March 9, 2013 by William H. Scarle, Jr. 

Saint Patrick of Ireland was not born in Ireland but in England around 385 AD.  His father was Calphurnius, a Christian deacon from a Roman family of some social standing.  His mother was a relative of Saint Martin of Tours and his grandfather was a member of the Christian clergy.  In spite of this Patrick was not raised in a particularly religious home, nor was education much stressed in his childhood.

At the age of sixteen Patrick was snatched from England by Irish pirates and sold into slavery in Ireland.  His master in Ireland was a high priest of the Druids named Milchu whom he served as a shepherd for six years.  During his years keeping the flocks he spent much time in prayer and a passion for converting the Irish from their pagan practices began to grow in his heart and mind.  In about the year 408 he escaped to the coast and convinced some sailors to allow him to board and sail toward home.   When the ship hit the French coast in about three days the crew abandoned ship and Patrick wandered lost for twenty-eight days.  After a wilderness journey of some two hundred miles he finally found his way back to England and home.

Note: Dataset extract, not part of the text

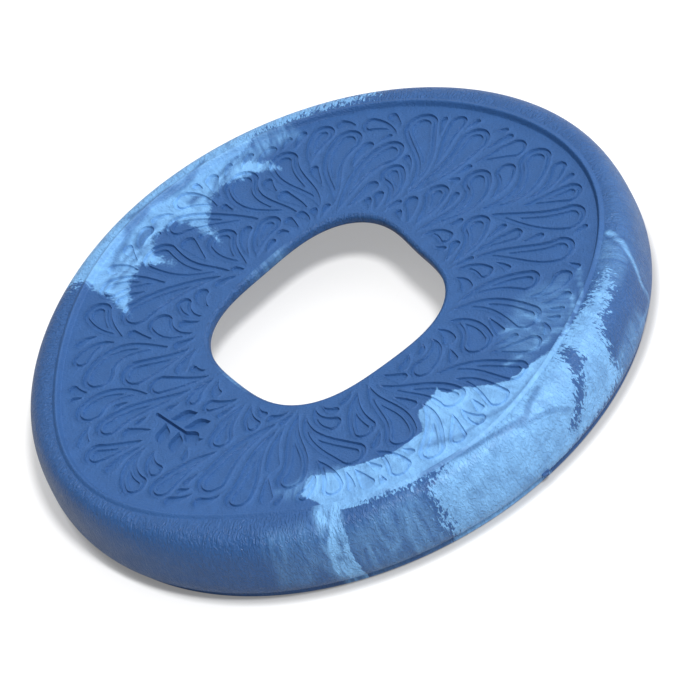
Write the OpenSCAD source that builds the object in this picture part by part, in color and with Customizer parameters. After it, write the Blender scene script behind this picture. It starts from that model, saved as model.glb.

Following a period of study that lasted some fifteen years Patrick returned to Ireland as a missionary.  He seems to have carried the title of Bishop, but it is unclear as to who consecrated him.  It is most likely that he was not part of the Latin Church, but of the early Celtic Christian Communion.  His life story is often confused with that of a later missionary named Palladius who was sent to Ireland by Pope Celestine I to prevent the establishment of the Pelagian heresy in Ireland.   Patrick seems to have gone to an Ireland that was completely pagan.  He was the first to introduce Christianity to the Druids.  Upon his arrival in Ireland he met a local chieftain named Dichu, whom he converted to Christianity.  Dichu gave him a barn as his first church.  The place where he landed was at the mouth of the River Slaney near Saul.  The present Church of Ireland church at Saul is two miles from Down Cathedral where Patrick is buried.  The Church of Ireland is a Province of the Anglican Communion.

Patrick has been honored by much of Christendom, although he was never canonized as a Saint of the Roman Catholic Church.   Perhaps this is because Patrick belongs to all of Christianity.  He went where no Christian had gone before and changed the world.

Patrick died in about 461 at Saul on March 17.  It is a tragedy that the heroic nature of this great man with a great faith is often lost in the trivializing of Saint Patrice’s Day.

Two authentic writings of Saint Patrick survive; the CONFESSIONS and LETTER TO THE SOLDIER CROTICUS.  Reading these would be a healthy accompaniment to attending a parade.